To wonder whether ‘Wall Street’ has some understanding of our current morass, much less the words ‘joy’ or ‘ misery,’ is to weep. Of course they do. Always check the business press if you’re wondering at all about the soul of a consumer society. Mantra for post-2016 world: it’s always worse than you think.

Image: Replica golden calf. Subtlety is NOT their strong point.

Wasn’t Just Orwell

Bertolt Brecht:

Under Ni-En’s [Stalin’s] leadership industry was being constructed without exploiters and agriculture collectively organized in Su [the Soviet Union]. But the associations [parties] outside Su decayed. It was not the members who elected the secretaries, but the secretaries who elected the members. The political line was decreed by Su and the secretaries paid by Su. When mistakes were made, those who pointed them out were punished, but those who committed them remained in office. Thus they were soon no longer the best, merely the most compliant… Those in authority in Su no longer learned any facts, because the secretaries no longer reported anything that might not be welcome.

Me-ti, the Book of Twists and Turns.

Making money from the Greening

We’re mostly still just trying to do that, as if there’s a first, as if THAT’s the opportunity:

Sustainable investing is one of the hottest trends on Wall Street. Trillions of dollars are rushing in as consulting firms and private foundations spread the gospel. But no one is entirely sure what ESG is beyond the literal (environmental, social and governance) or exactly how to define it. Metrics are self-reported and often hard to measure, tracking everything from carbon emissions to boardroom diversity. Greenwashing is a perennial concern.

Profits, however, are very much measurable. Bloomberg’s fourth annual ranking found that the biggest ESG funds are beating the market. If you do happen to have $1 million to spare and a soft spot for the future of planet Earth, here are some investment ideas for you. How does the intersection of AI, blockchain and climate sound?

We also reported this week on emerging technology such as carbon capture, and less environmentally damaging rocket launches. While not as sexy as spaceships, dirt is also important to the future health of the planet. Global agriculture has come to rely on annual crops and heavy fertilizer use, which inhibit soil’s ability to sequester carbon

So we’ll call it ESG or whatever, and we do. Predictions about how this will affect THAT, about where to place your future-of-energy bets is till going to lead to many near-term flareups and dead-ends.
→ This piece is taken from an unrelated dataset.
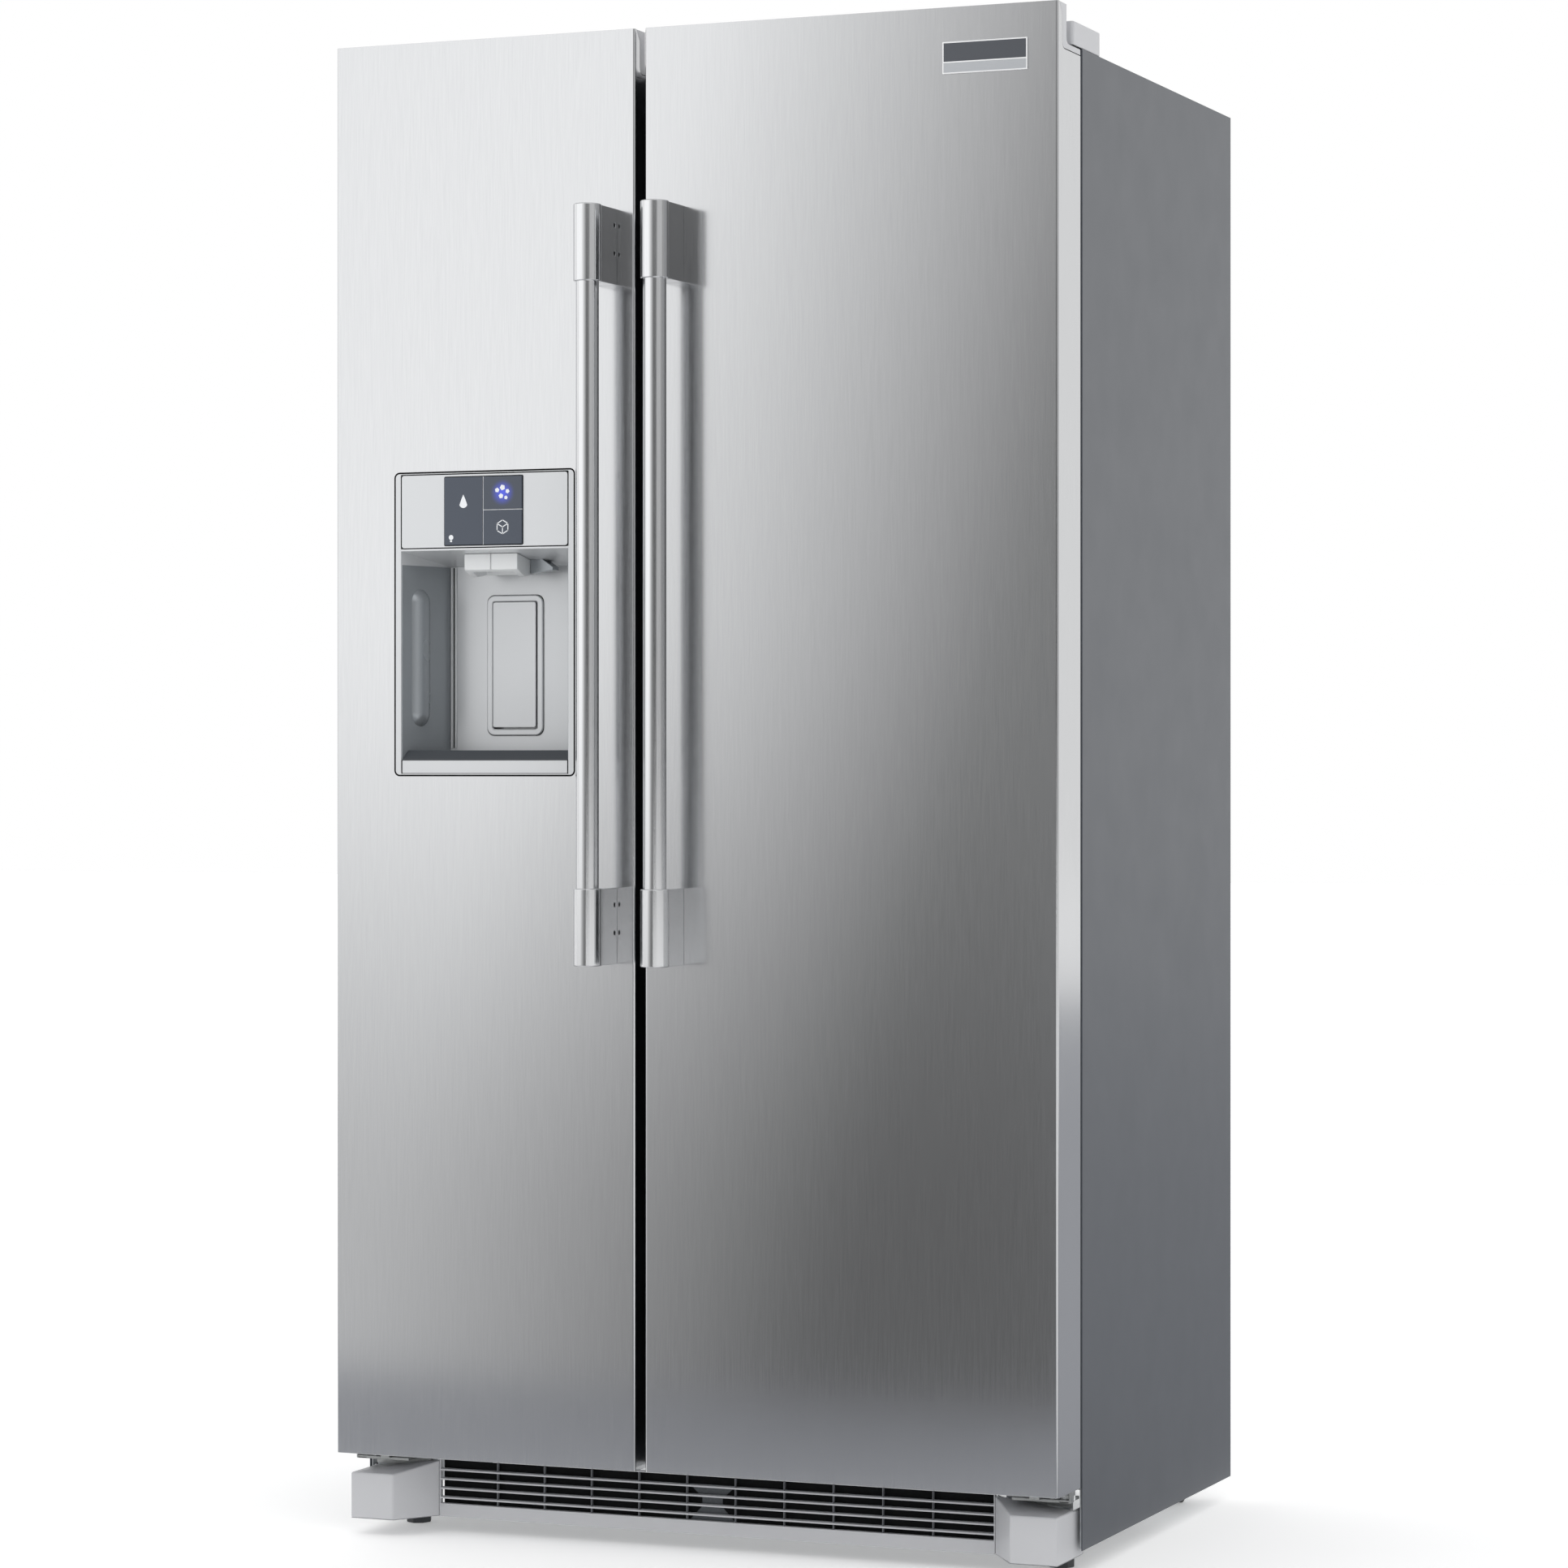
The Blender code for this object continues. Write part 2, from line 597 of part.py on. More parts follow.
def make_handle(name, finishes, parent):
    """A round bar between two longer end caps that stand off the door on brackets."""
    x = HANDLE_X[name]
    low, high = HANDLE_Z
    bar = cylinder("Z", (x, HANDLE_Y), BAR_RADIUS, low + CAP_LENGTH + GAP, high - CAP_LENGTH - GAP, 32)
    node(name + "_handle_bar", smooth(bar), finishes["polished"], parent)
    for end, start in (("top", high - CAP_LENGTH), ("bottom", low)):
        cap = cylinder("Z", (x, HANDLE_Y), CAP_RADIUS, start, start + CAP_LENGTH, 32)
        edge = 0.0027 if end == "top" else 0.0
        foot_z = (start + 0.0027 - edge + GAP, start + CAP_LENGTH - edge - GAP)
        foot = block((x - 0.0135, x + 0.0135), (DOOR_FACE - 0.054, DOOR_FACE - GAP), foot_z)
        screws = []
        inward = 1 if name == "freezer" else -1
        for offset in (0.020, 0.053):
            z = start + CAP_LENGTH - offset
            reach = sorted((x + inward * 0.0115, x + inward * 0.0150))
            screws.append(cylinder("X", (DOOR_FACE - 0.0065, z), 0.0016, *reach, 10))
        mount = cut(fuse(cap, foot), *screws)
        node(name + "_handle_mount_" + end, smooth(mount), finishes["polished"], parent)


def make_fridge_door(finishes):
    hinge = pivot_empty("fridge_door_hinge", (HINGE_X, HINGE_Y, DOOR_BOTTOM))
    skin, core = make_door("fridge", FRIDGE_DOOR_X, 1, FRIDGE_DIKE_X, finishes, hinge)
    node("fridge_door_skin", skin, finishes["steel"], hinge)
    dairy = [block((0.010, 0.377), (DOOR_REAR - 0.010, -0.130), (1.470, 1.478))]
    for cheek in ((0.010, 0.0155), (0.3715, 0.377)):
        dairy.append(block(cheek, (DOOR_REAR - 0.010, -0.135), (1.474, 1.640)))
    node("fridge_door_liner", fuse(core, *dairy), finishes["white"], hinge)
    make_handle("fridge", finishes, hinge)

    badge = block((0.319, 0.421), (DOOR_FACE - 0.0022, DOOR_FACE - GAP), (1.7128, 1.7492))
    node("badge_plate", badge, finishes["polished"], hinge)

    bin_x = grown(FRIDGE_DIKE_X, -RIB - 0.0005)
    bin_y = (DOOR_REAR + GAP, BIN_REAR)
    for level, z in (("upper", 1.180), ("middle", 0.880), ("lower", 0.600)):
        shelf_bin = tray(bin_x, bin_y, (z, z + 0.105))
        node("fridge_door_bin_" + level, shelf_bin, finishes["clear"], hinge)

    lid_x = (bin_x[0] + 0.001, bin_x[1] - 0.001)
    lid_axis = (0.0, -0.150, 1.625)
    profile = [(-0.1535, 1.6285), (-0.1465, 1.6285), (-0.1285, 1.600), (-0.1285, 1.4795)]
    profile += [(-0.1315, 1.4795), (-0.1315, 1.599), (-0.1535, 1.6215)]
    lid = prism(profile, "X", *lid_x)
    node("dairy_lid", lid, finishes["clear"], hinge, lid_axis)


def dispenser_span(half):
    return (DISPENSER_X - half, DISPENSER_X + half)


def make_dispenser(finishes, parent):
    """The housing with its well, the fascia, keys, chute, paddle and drip tray."""
    silver, slate = finishes["silver"], finishes["slate"]
    low, high = DISPENSER_Z
    well_half = DISPENSER_HALF - RAIL
    floor = low + 0.0022
    housing = block(dispenser_span(DISPENSER_HALF), (DOOR_FACE, WELL_BACK + 0.002), DISPENSER_Z)
    back_box = block(dispenser_span(0.040), (WELL_BACK, PADDLE_RECESS_BACK + 0.002), (0.957, 1.138))
    fuse(housing, back_box)
    front_x, back_x = dispenser_span(well_half), dispenser_span(0.088)
    front = [(front_x[0], floor), (front_x[1], floor), (front_x[1], 1.183), (front_x[0], 1.183)]
    back = [(back_x[0], floor), (back_x[1], floor), (back_x[1], 1.167), (back_x[0], 1.167)]
    well = tapered(front, DOOR_FACE - GAP, back, WELL_BACK)
    fascia_room = block(dispenser_span(well_half), (DOOR_FACE - 0.01, -0.2800), (1.1853, high - 0.002))
    recess = prism(rounded(dispenser_span(0.0373), (0.963, 1.132), 0.010), "Y", -0.230, PADDLE_RECESS_BACK)
    node("dispenser_housing", cut(housing, well, fascia_room, recess), silver, parent)

    fascia_x = dispenser_span(well_half - 0.0006)
    fascia = block(fascia_x, (DOOR_FACE, DOOR_FACE + 0.004), (1.1858, high - 0.0025))
    keys_x, keys_z = (-0.3125, -0.2095), (1.1885, 1.2700)
    window = block(keys_x, (DOOR_FACE - 0.01, DOOR_FACE + 0.01), keys_z)
    node("dispenser_fascia", cut(fascia, window), silver, parent)

    middle, split = (keys_x[0] + keys_x[1]) / 2, 1.2300
    for name, x, z in (
        ("water_key", (keys_x[0], middle), keys_z),
        ("crush_key", (middle, keys_x[1]), (split, keys_z[1])),
        ("cube_key", (middle, keys_x[1]), (keys_z[0], split)),
    ):
        key = block(grown(x, -0.0005), (DOOR_FACE - 0.002, DOOR_FACE + 0.012), grown(z, -0.0005))
        place = ((x[0] + x[1]) / 2, DOOR_FACE, (z[0] + z[1]) / 2)
        node(name, key, slate, parent, place)

    ceiling = [(-0.2865, 1.1793), (-0.2865, 1.160), (-0.2660, 1.152), (-0.2350, 1.156), (-0.2350, 1.1700)]
    chute = prism(ceiling, "X", *dispenser_span(0.035))
    mouth = block(dispenser_span(0.027), (-0.2800, -0.2420), (1.10, 1.166))
    node("ice_chute", cut(chute, mouth), finishes["white"], parent)

    paddle_front = WELL_BACK - 0.0040
    paddle_axis = (DISPENSER_X, paddle_front + 0.0015, 1.1200)
    plate = block(dispenser_span(0.02825), (paddle_front, paddle_front + 0.003), (0.973, 1.120))
    barrel = cylinder("X", paddle_axis[1:], 0.0035, *dispenser_span(0.02825), 16)
    node("dispenser_paddle", fuse(plate, barrel), silver, parent, paddle_axis)

    edge = DOOR_FACE + 0.0005
    tray_low = floor + GAP
    profile = [(edge, tray_low), (edge, 0.934), (edge + 0.011, 0.945)]
    profile += [(WELL_BACK - 0.001, 0.945), (WELL_BACK - 0.001, tray_low)]
    drip = prism(profile, "X", *dispenser_span(well_half))
    margin = 0.0006
    plan_front, plan_back = dispenser_span(well_half - margin), dispenser_span(0.088 - margin)
    plan = [(x, DOOR_FACE) for x in plan_front] + [(x, WELL_BACK) for x in reversed(plan_back)]
    fit = prism(plan, "Z", 0.90, 1.0)
    combine(drip, [fit], "INTERSECT")
    basin_plan = [(x * 0.94 + DISPENSER_X * 0.06, y) for x, y in plan]
    basin_plan = [(x, DOOR_FACE + 0.016 if y == DOOR_FACE else WELL_BACK - 0.006) for x, y in basin_plan]
    basin = prism(basin_plan, "Z", 0.925, 1.0)
    node("drip_tray", cut(drip, basin), slate, parent)


def make_freezer_door(finishes):
    hinge = pivot_empty("freezer_door_hinge", (-HINGE_X, HINGE_Y, DOOR_BOTTOM))
    skin, core = make_door("freezer", FREEZER_DOOR_X, -1, FREEZER_DIKE_X, finishes, hinge)
    opening_x = dispenser_span(DISPENSER_HALF + GAP)
    opening_z = grown(DISPENSER_Z, GAP)
    cut(skin, block(opening_x, (-0.32, -0.29), opening_z))
    node("freezer_door_skin", skin, finishes["steel"], hinge)

    bulge = block(grown(FREEZER_DIKE_X, -RIB / 2), (DOOR_REAR - 0.010, BULGE_REAR), BULGE_Z)
    fuse(core, bulge)
    pocket = block(opening_x, (-0.32, WELL_BACK + 0.002 + GAP), opening_z)
    deep = block(dispenser_span(0.0405), (-0.32, PADDLE_RECESS_BACK + 0.0025), (0.9565, 1.1385))
    cut(core, pocket, deep)
    node("freezer_door_liner", core, finishes["white"], hinge)
    make_handle("freezer", finishes, hinge)
    make_dispenser(finishes, hinge)

    bin_x = grown(FREEZER_DIKE_X, -RIB - 0.0005)
    shelf_bin = tray(bin_x, (DOOR_REAR + GAP, BIN_REAR), (0.600, 0.720))
    node("freezer_door_bin", shelf_bin, finishes["clear"], hinge)


# ---------------------------------------------------------------- the whole
def clear_scene():
    for thing in list(bpy.data.objects):
        bpy.data.objects.remove(thing)


def main():
    clear_scene()
    finishes = {
        "painted": finish("painted_steel", (0.13, 0.13, 0.135), 0.45),
        "galvanised": finish("galvanised_steel", (0.45, 0.46, 0.47), 0.45, 0.9),
        "foam": finish("polyurethane_foam", (0.72, 0.62, 0.36), 0.9),
        "white": finish("white_polystyrene", (0.80, 0.81, 0.81), 0.35),
        "grey": finish("grey_abs", (0.38, 0.39, 0.40), 0.5),
        "steel": finish("brushed_stainless", (0.52, 0.52, 0.52), 0.32, 1.0),
        "polished": finish("brushed_bright_stainless", (0.62, 0.62, 0.62), 0.2, 1.0),
        "silver": finish("silver_painted_abs", (0.48, 0.49, 0.50), 0.35, 0.3),
        "slate": finish("slate_abs", (0.06, 0.065, 0.07), 0.35),
        "glass": finish("shelf_glass", (0.70, 0.78, 0.76), 0.1),
        "clear": finish("clear_polystyrene", (0.78, 0.82, 0.84), 0.15),
        "gasket": finish("gasket_vinyl", (0.10, 0.10, 0.105), 0.6),
        "black": finish("black_enamel", (0.02, 0.02, 0.02), 0.35),
        "copper": finish("copper_tube", (0.62, 0.32, 0.18), 0.35, 1.0),
        "zinc": finish("zinc_plated_steel", (0.55, 0.55, 0.54), 0.4, 0.9),
        "rubber": finish("black_rubber", (0.03, 0.03, 0.03), 0.7),
    }
    make_wrapper(finishes["painted"])
    make_insulation(finishes["foam"])
    freezer_supports = (*FREEZER_SHELVES.values(), BASKET_Z[0])
    make_liner("freezer_liner", FREEZER_X, freezer_supports, finishes["white"])
    fridge_supports = (*FRIDGE_SHELVES.values(), CRISPER_COVER_Z, CRISPER_Z["upper"][0])
    fridge_supports += (CRISPER_Z["lower"][0],)
    make_liner("fridge_liner", FRIDGE_X, fridge_supports, finishes["white"])
    make_base_deck(finishes["galvanised"])
    make_rear_panels(finishes["galvanised"])
    make_machinery(finishes["black"], finishes["copper"])
    make_evaporator(finishes["zinc"], finishes["white"])
    make_toe_grille(finishes["grey"])
    for side in (-1, 1):
        make_foot_cover(side, finishes["grey"])
        make_hinges(side, finishes["zinc"], finishes["grey"])
        make_feet(side, finishes["zinc"], finishes["rubber"])
    make_interior(finishes)
    make_freezer_door(finishes)
    make_fridge_door(finishes)


main()
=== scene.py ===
# %% [markdown]
# # A side-by-side refrigerator, finished piece by piece
# The engineering model arrives as a fixed frame: sixty plain, exact solids that already sit in their
# places and move on their joints. This lesson gives them their looks. Each cell below takes one piece
# or one finish, says what it is on a real refrigerator, and then makes it.

# %% Load the frame and note its size
import json
import math

import bmesh
import bpy
from mathutils import Matrix, Vector


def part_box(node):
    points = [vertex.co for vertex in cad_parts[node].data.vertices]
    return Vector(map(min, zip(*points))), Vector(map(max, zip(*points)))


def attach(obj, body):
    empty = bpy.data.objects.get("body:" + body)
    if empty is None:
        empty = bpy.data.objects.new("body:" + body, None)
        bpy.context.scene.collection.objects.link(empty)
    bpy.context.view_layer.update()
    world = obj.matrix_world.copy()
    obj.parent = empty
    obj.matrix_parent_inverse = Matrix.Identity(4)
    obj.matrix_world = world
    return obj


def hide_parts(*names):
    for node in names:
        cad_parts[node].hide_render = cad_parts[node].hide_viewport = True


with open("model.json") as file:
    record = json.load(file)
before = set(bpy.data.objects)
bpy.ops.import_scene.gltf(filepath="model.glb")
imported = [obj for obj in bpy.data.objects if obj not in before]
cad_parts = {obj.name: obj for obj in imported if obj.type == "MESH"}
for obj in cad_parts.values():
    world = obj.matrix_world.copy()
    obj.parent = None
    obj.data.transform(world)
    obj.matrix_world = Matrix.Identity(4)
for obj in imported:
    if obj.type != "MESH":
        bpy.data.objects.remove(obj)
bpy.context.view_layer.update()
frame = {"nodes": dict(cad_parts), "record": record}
MM = 0.001
body_of_node = {n: b for b, nodes in frame["record"]["behaviour"]["bodies"].items() for n in nodes}


def reach(node):
    """Where a CAD node is: its spans along X, Y and Z."""
    low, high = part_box(node)
    return tuple(zip(low, high))


# %% [markdown]
# ## The camera
# A tall cabinet is best seen through a long lens held level at mid height, a good five metres away, so
# its uprights stay upright and the near side shows only a little. The small shift moves the view instead
# of tilting the camera.

# %% Place the camera
CAMERA_PLACE = (2.090, -5.130, 0.923)
CAMERA_TURN = math.radians(22.17)
LENS_MM, SENSOR_MM, SHIFT = 103.68, 36.0, -0.0097
lens = bpy.data.cameras.new("studio_camera")
lens.lens, lens.sensor_width, lens.shift_y = LENS_MM, SENSOR_MM, SHIFT
camera = bpy.data.objects.new("studio_camera", lens)
camera.location = CAMERA_PLACE
camera.rotation_euler = (math.radians(90), 0, CAMERA_TURN)
bpy.context.scene.collection.objects.link(camera)
bpy.context.scene.camera = camera
print("camera", tuple(round(v, 3) for v in camera.location))

# %% [markdown]
# ## Small tools for shapes
# Appliance parts are mostly sheet and moulded sections, so nearly every piece starts as an outline that
# is extruded. Booleans cut the openings, and a Bevel with a limit angle gives every edge the small
# radius that catches the light. An outline is a list of two coordinates in the plane across an axis.


# %% Outlines and extrusions
def from_builder(builder, outwards=False):
    if outwards:
        bmesh.ops.recalc_face_normals(builder, faces=builder.faces)
    mesh = bpy.data.meshes.new("piece")
    builder.to_mesh(mesh)
    builder.free()
    piece = bpy.data.objects.new("piece", mesh)
    bpy.context.scene.collection.objects.link(piece)
    return piece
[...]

Reckoning with the ultimate dead-end may not be appealing, prospectus-wise, but acknowledging that we’re doing it anyway, that doing it the old way got us right to here, is the thing we will always still need to do until we do it.

Waiting. Adaptability Funds are going to scare the investor class for about one-half of a news cycle.

Faceback

Take the [please!] newest, most naive form of sharing personal news and information, let it be a for-profit business and just for kicks, make it the most profitable non-product the world has ever known. What would you get?

On the one hand, the company wants to curtail the spread of disinformation across its site. At the same time, it wants to avoid alienating the groups and candidates who depend on its platform for fund-raising and organizing. So in trying to find a way to please everyone on the issue, Facebook has managed to please no one.

The social network has now become an outlier in how freely it lets political candidates and elected officials advertise on its platform. While Mr. Zuckerberg declared last month that Facebook would not police political ads, Twitter said it would ban all such ads because of their negative impact on civic discourse. On Wednesday, Google said it would no longer allow political ads to be directed to specific audiences based on people’s public voter records or political affiliations.

Part of our own vulnerability rests within an inability to understand simple words like ‘sharing’, and reluctance to engage with non-simple contracts like the many we would rather click agree to and just get back to posting our favorite stuff. More on all of this soon, but we’re really staring into the abyss here without noting the swirl. We hear the sound, but not its signal; can do steps but are not invited to the dance.